Copy all of the material below exactly.
◆ ◆ ◆
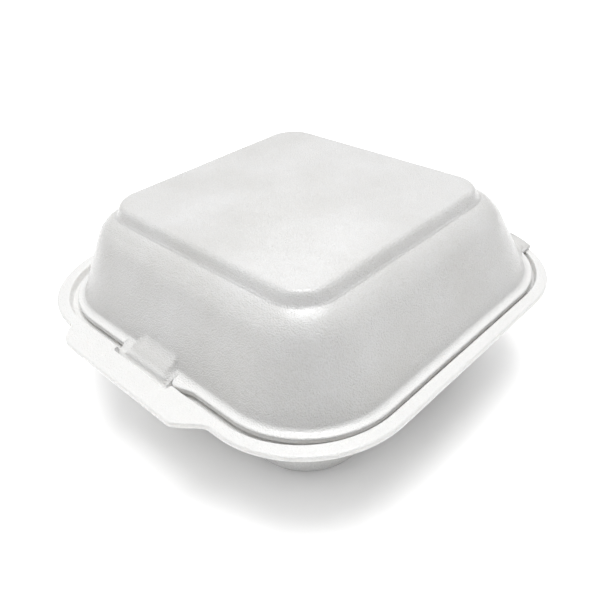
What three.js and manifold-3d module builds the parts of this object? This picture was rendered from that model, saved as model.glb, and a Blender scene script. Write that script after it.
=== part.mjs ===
// Foam clamshell container: one sheet of foamed polystyrene, formed into a
// tray and a lid that share a living hinge along their back edges.
//
// Frame, in millimetres: the origin is the centre of the tray's foot, on the
// surface the container stands on. +Z is up, +Y points to the hinge, and the
// front tab, which the lid's tongue slips through, is on the -Y side.
//
// Both halves are lofts. A ring is a rectangle with round corners, and a
// profile lists the rings met on a walk over the sheet's section, from the
// middle of its lower face, round the rim, to the middle of its upper face.

import * as THREE from 'three';
import { mergeVertices } from 'three/addons/utils/BufferGeometryUtils.js';
import Module from 'manifold-3d';

const wasm = await Module();
wasm.setup();

// ---------------------------------------------------------------- dimensions

const SHEET = 2.1;              // thickness of the foam
const EDGE = 0.5;               // rounding of the rim's cut edges
const CORNER_STEPS = 10;        // facets round each corner of a ring

const FOOT_HALF = 51.8;         // half the width of the tray's foot
const WALL_HALF = 66.4;         // half the width of the tray's wall at WALL_TOP
const WALL_TOP = 30.6;
const RIM_HALF = 76;            // half the width of the tray's rim
const RIM_TOP = 37.4;           // height of the rim's flat top
const RIM_FRONT = -74.9;        // front edge of the rim, without the tab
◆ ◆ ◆
Finished answer:
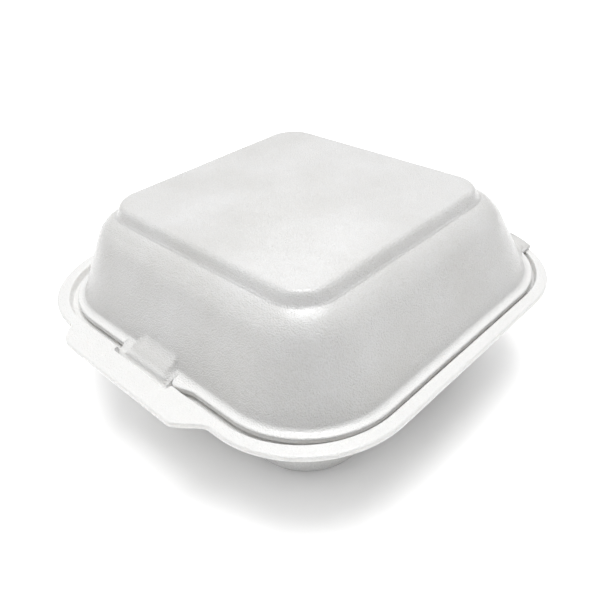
What three.js and manifold-3d module builds the parts of this object? This picture was rendered from that model, saved as model.glb, and a Blender scene script. Write that script after it.
=== part.mjs ===
// Foam clamshell container: one sheet of foamed polystyrene, formed into a
// tray and a lid that share a living hinge along their back edges.
//
// Frame, in millimetres: the origin is the centre of the tray's foot, on the
// surface the container stands on. +Z is up, +Y points to the hinge, and the
// front tab, which the lid's tongue slips through, is on the -Y side.
//
// Both halves are lofts. A ring is a rectangle with round corners, and a
// profile lists the rings met on a walk over the sheet's section, from the
// middle of its lower face, round the rim, to the middle of its upper face.

import * as THREE from 'three';
import { mergeVertices } from 'three/addons/utils/BufferGeometryUtils.js';
import Module from 'manifold-3d';

const wasm = await Module();
wasm.setup();

// ---------------------------------------------------------------- dimensions

const SHEET = 2.1;              // thickness of the foam
const EDGE = 0.5;               // rounding of the rim's cut edges
const CORNER_STEPS = 10;        // facets round each corner of a ring

const FOOT_HALF = 51.8;         // half the width of the tray's foot
const WALL_HALF = 66.4;         // half the width of the tray's wall at WALL_TOP
const WALL_TOP = 30.6;
const RIM_HALF = 76;            // half the width of the tray's rim
const RIM_TOP = 37.4;           // height of the rim's flat top
const RIM_FRONT = -74.9;        // front edge of the rim, without the tab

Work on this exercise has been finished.